GIVEN TASK
Give the data a second time, exactly and in full.

--- begin ---

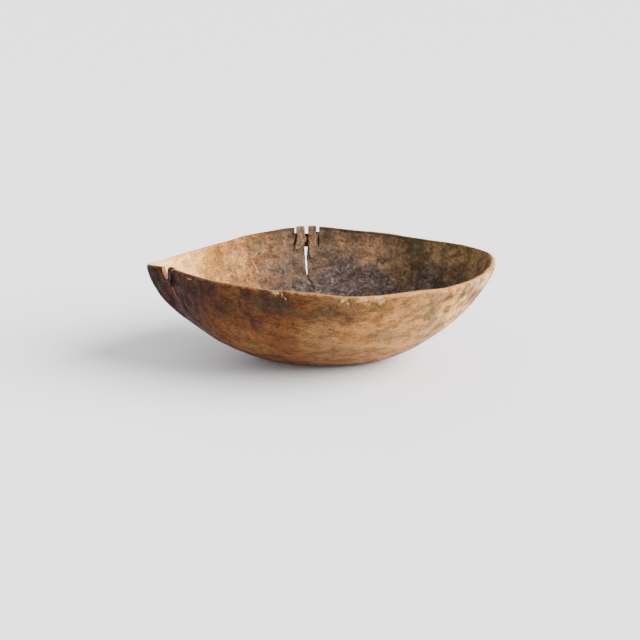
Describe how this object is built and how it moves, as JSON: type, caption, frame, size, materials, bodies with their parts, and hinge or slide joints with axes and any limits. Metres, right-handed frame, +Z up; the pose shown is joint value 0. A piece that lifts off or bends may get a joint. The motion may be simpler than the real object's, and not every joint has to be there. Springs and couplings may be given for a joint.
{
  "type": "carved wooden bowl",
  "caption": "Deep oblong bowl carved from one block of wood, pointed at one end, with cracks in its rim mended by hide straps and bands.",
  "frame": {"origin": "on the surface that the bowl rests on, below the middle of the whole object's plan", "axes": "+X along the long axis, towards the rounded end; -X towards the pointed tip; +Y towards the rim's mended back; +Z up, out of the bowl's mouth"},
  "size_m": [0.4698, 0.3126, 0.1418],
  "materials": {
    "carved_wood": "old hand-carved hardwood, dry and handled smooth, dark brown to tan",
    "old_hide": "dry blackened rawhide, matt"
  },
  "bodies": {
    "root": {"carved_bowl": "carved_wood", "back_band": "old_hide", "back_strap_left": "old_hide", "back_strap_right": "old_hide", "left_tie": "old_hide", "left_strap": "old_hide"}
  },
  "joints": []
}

--- end ---

SOLUTION FOR THIS TASK
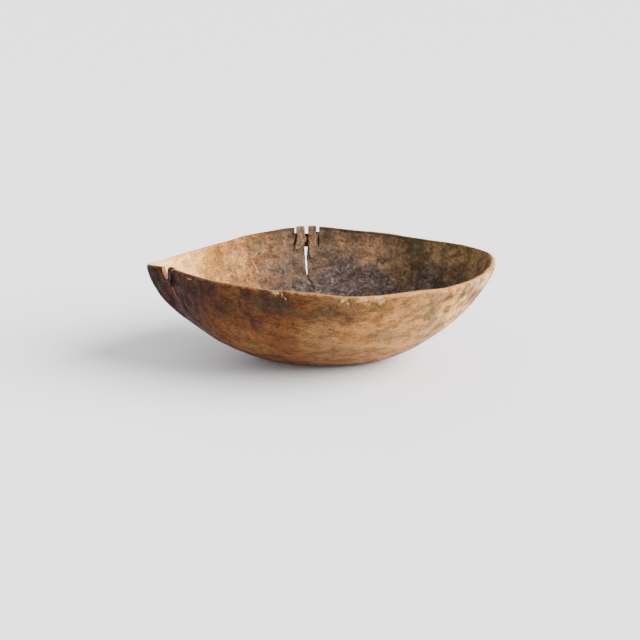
Describe how this object is built and how it moves, as JSON: type, caption, frame, size, materials, bodies with their parts, and hinge or slide joints with axes and any limits. Metres, right-handed frame, +Z up; the pose shown is joint value 0. A piece that lifts off or bends may get a joint. The motion may be simpler than the real object's, and not every joint has to be there. Springs and couplings may be given for a joint.
{
  "type": "carved wooden bowl",
  "caption": "Deep oblong bowl carved from one block of wood, pointed at one end, with cracks in its rim mended by hide straps and bands.",
  "frame": {"origin": "on the surface that the bowl rests on, below the middle of the whole object's plan", "axes": "+X along the long axis, towards the rounded end; -X towards the pointed tip; +Y towards the rim's mended back; +Z up, out of the bowl's mouth"},
  "size_m": [0.4698, 0.3126, 0.1418],
  "materials": {
    "carved_wood": "old hand-carved hardwood, dry and handled smooth, dark brown to tan",
    "old_hide": "dry blackened rawhide, matt"
  },
  "bodies": {
    "root": {"carved_bowl": "carved_wood", "back_band": "old_hide", "back_strap_left": "old_hide", "back_strap_right": "old_hide", "left_tie": "old_hide", "left_strap": "old_hide"}
  },
  "joints": []
}